Yeah looks like Linux didn’t future-proof their flags argument in name_to_handle_at, so that will need to be handled as an error instead of unreachable.

I don’t think anyone filed that bug on the issue tracker yet.

:slight_smile: #20720

1 Like

Looks great on latest master! :smiley:

❯ uname -rms
Linux 6.6.37 x86_64

zig-build-watch

This is of topic, but, in general, watching directory recursively feels like an unsolved problem at this point. Luckily, it seems that zig doesn’t have to do this.

The fundamental problem is that you can’t treat “walk the directory recursively” and “watch the directory” as separate operations. That is inherently racy.

Though, I am skeptical that a hypothetical non-racy API could provide guarantees that wingolog wants. They seem to want to see the total order of modification events, but it’s not clear if that exists at all, especially for cases like networked file systems.

It seems some form of eventual consistency is more achievable:

  • the input to the API is a predicate, which describes which subtree of the file system is watched (it’s a predicate over all existing and future paths)
  • the output of the API is the stream of events, which gurantees that at least one event is delivered per path after that path becomes quiescent (importantly, this includes the initial even “this path exists” when registering a walkwatch).

This API requires some state full bookkeeping. And that stateful booking I think is an explanation for why watchman is a service, rather than a library: it essentially polyfills missing stateful OS APIs.
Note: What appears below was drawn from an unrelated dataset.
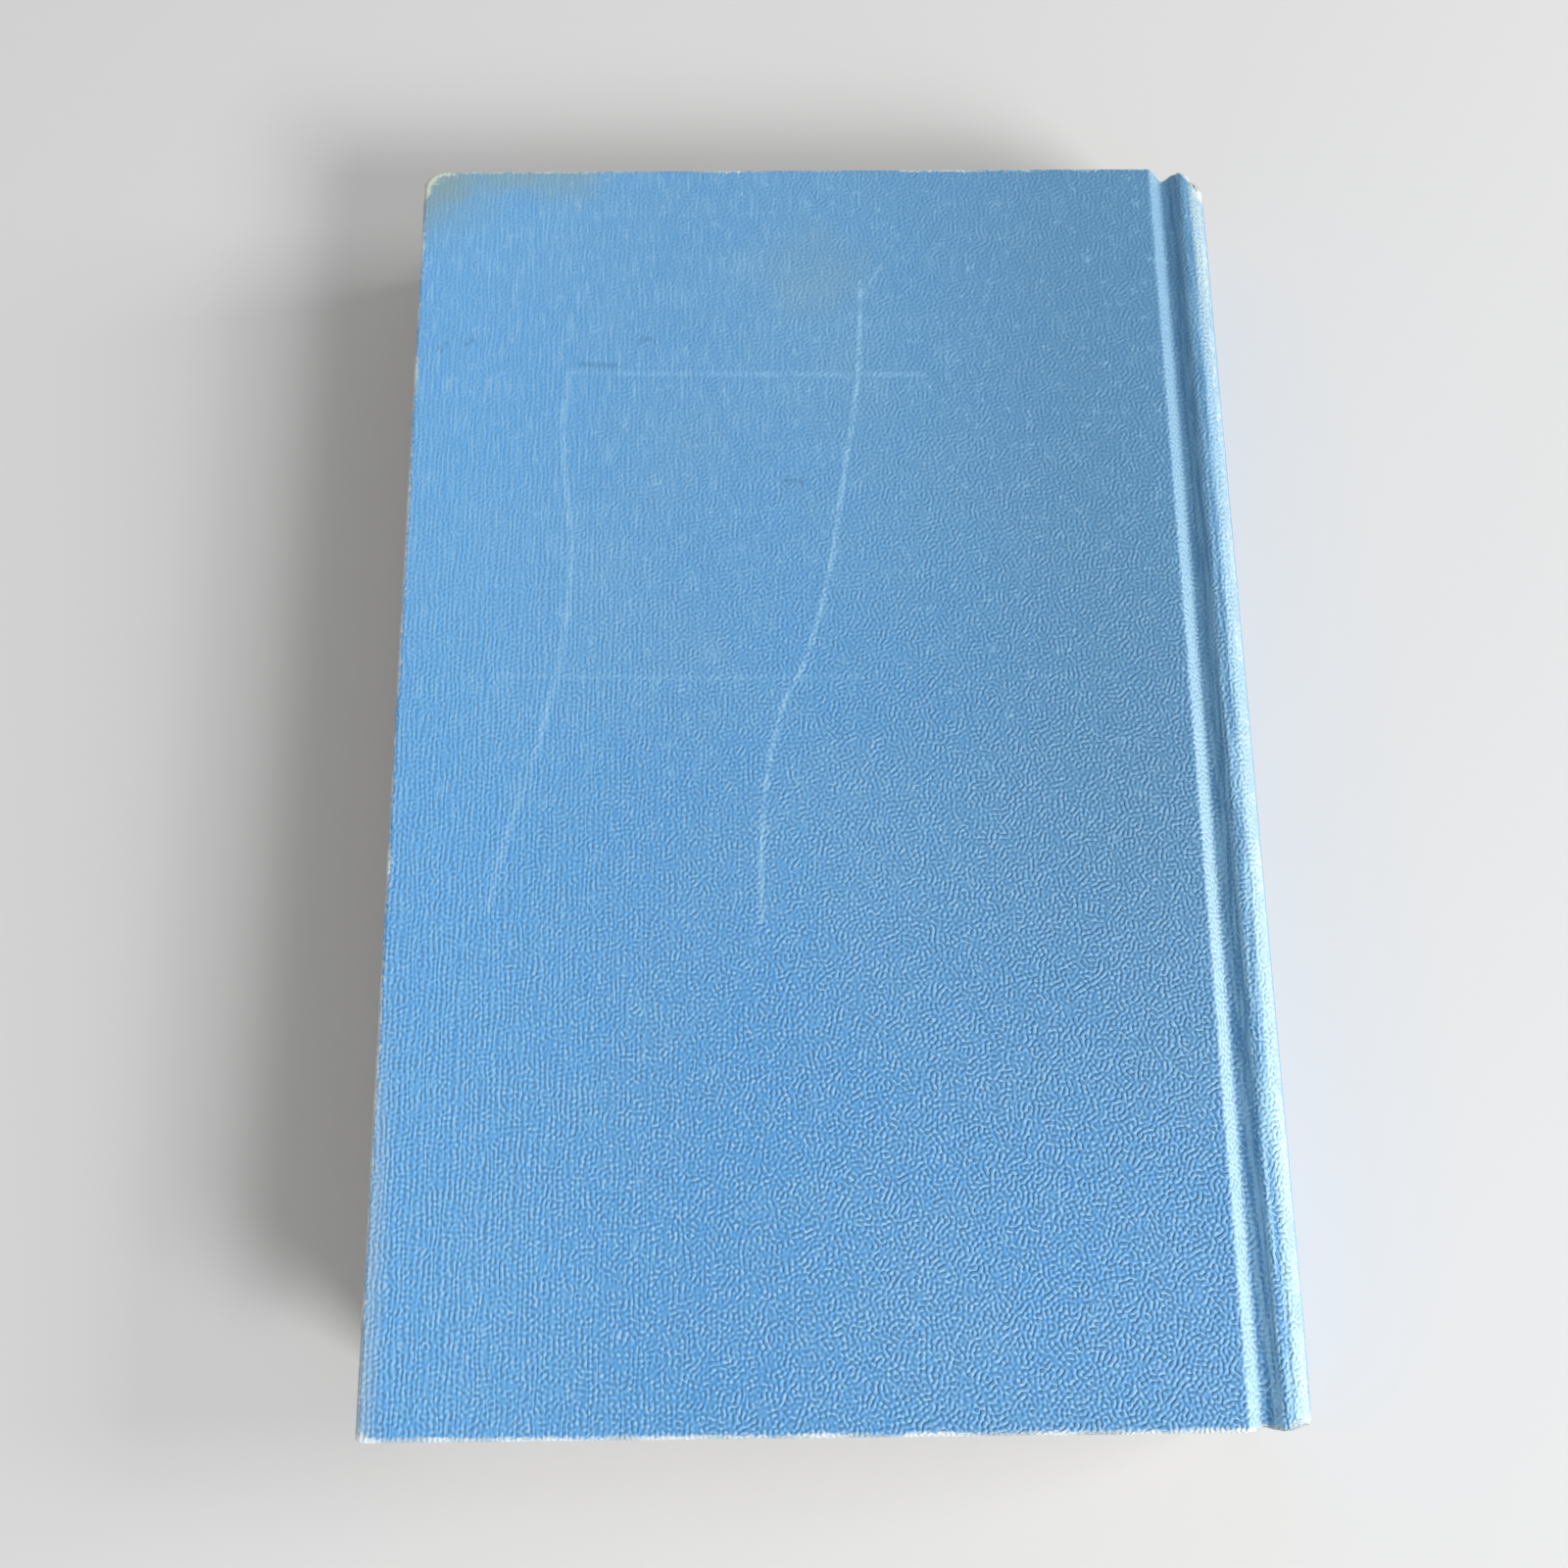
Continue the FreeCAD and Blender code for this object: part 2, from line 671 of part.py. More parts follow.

Now, as Zig doesn’t do recursive watching, I think that it dodges most of the complexity. Though, I am not sure how I feel about the races it does have. For the purpose of --watch flag during development, this is completely irrelevant. The thing is, no one is doing watching correctly, and that works absolutely fine at small scale, you only get to “gosh, I really need something like watchman” once you have giant monorepo, VCS, and production incremental build system that all want to process changes incrementally.

2 Likes

It does in some cases, for example if you add a directory to a WriteFile step:

You are right that if somebody adds a directory while the pipeline is being run, it may fail to acquire a watch mark.

I feel comfortable with this limitation. Even without file watching, there is already the existing limitation that editing a source file during the build pipeline may cause a problem, for example, if the file is read twice and expected to be the same both times.

To me the main concern here is whether this limitation interferes with the use case of using the build runner as a child process in an IDE, where users are expected to be editing files at any time, including potentially while the build is running.

1 Like

I think this would be fine, but not ideal. Here, this=possibility of lost updates if some events happen in quick succession (eg, you add an @import, and then modify the imported file while the build is running, or some such).

Some things that happen in this situation:

  • Some editors write files frequently: there might be a very low auto-save delay.
  • git switch changes a bunch of files all at once (in general, switching branches is a good quick test for change-tracking and incremental)
  • Symlinks are in general hard to handle correctly, if you want to wach stuff.
  • Some changes are in-memory only. So there needs to be some code somewhere which merges the file-system view, and the in-memory view, and it also needs to handle the case where the source of truth for the document changes.
  • That’s some fiddly code, and a lot of bugs can hide between server-side file watching, client-side file watching, and reconciling the two, and the bugs are annoying to reproduce. Which is the main thing which makes me queasy about the possibility of lost updates: if you know that the low-level build always gives correct results (eventually), then any residual observed bugs must be on the editor’s side.
  • At the same time, if there are bugs, they are benign. It’s hard to get stuck with an inconsistent state, the user can almost always unbreak things by saving the file. Which makes the bugs into mere annoyances, but also makes them harder to fix (user work-around, rather than report issues)
  • This might have implications for incremental compilation. I guess the right term here is “repeatable read”? Depending on the implementation, it could be the case that a compilation reads the same file from disk twice, assumes that result is going to be the same, and something panics if that’s not the case. To avoid crashes, there either needs to be some sort of snapshot semantics, where the reads within a single compilation are repatable (eg, by only reading each file once), or otherwise the code should be prepared to not crash (its ok to return an error here and recompile from scratch)
  • Ah, I guess another interesting case here is cancelation (not sure whether there should be cancellation). If build is canceled mid-way, but caches some results, it must still watched the files touched.
3 Likes

i’ve been consistently calling zig build via entr for some time now and i have concluded that this is the way to go for me. having continuous support from the compiler, together with a couple of scripts to accelerate grepping and std navigation has proved me faster and more comfortable than the blotchy and unexpected nature of lsp ever did. hooray for one dependency getting goodbyed.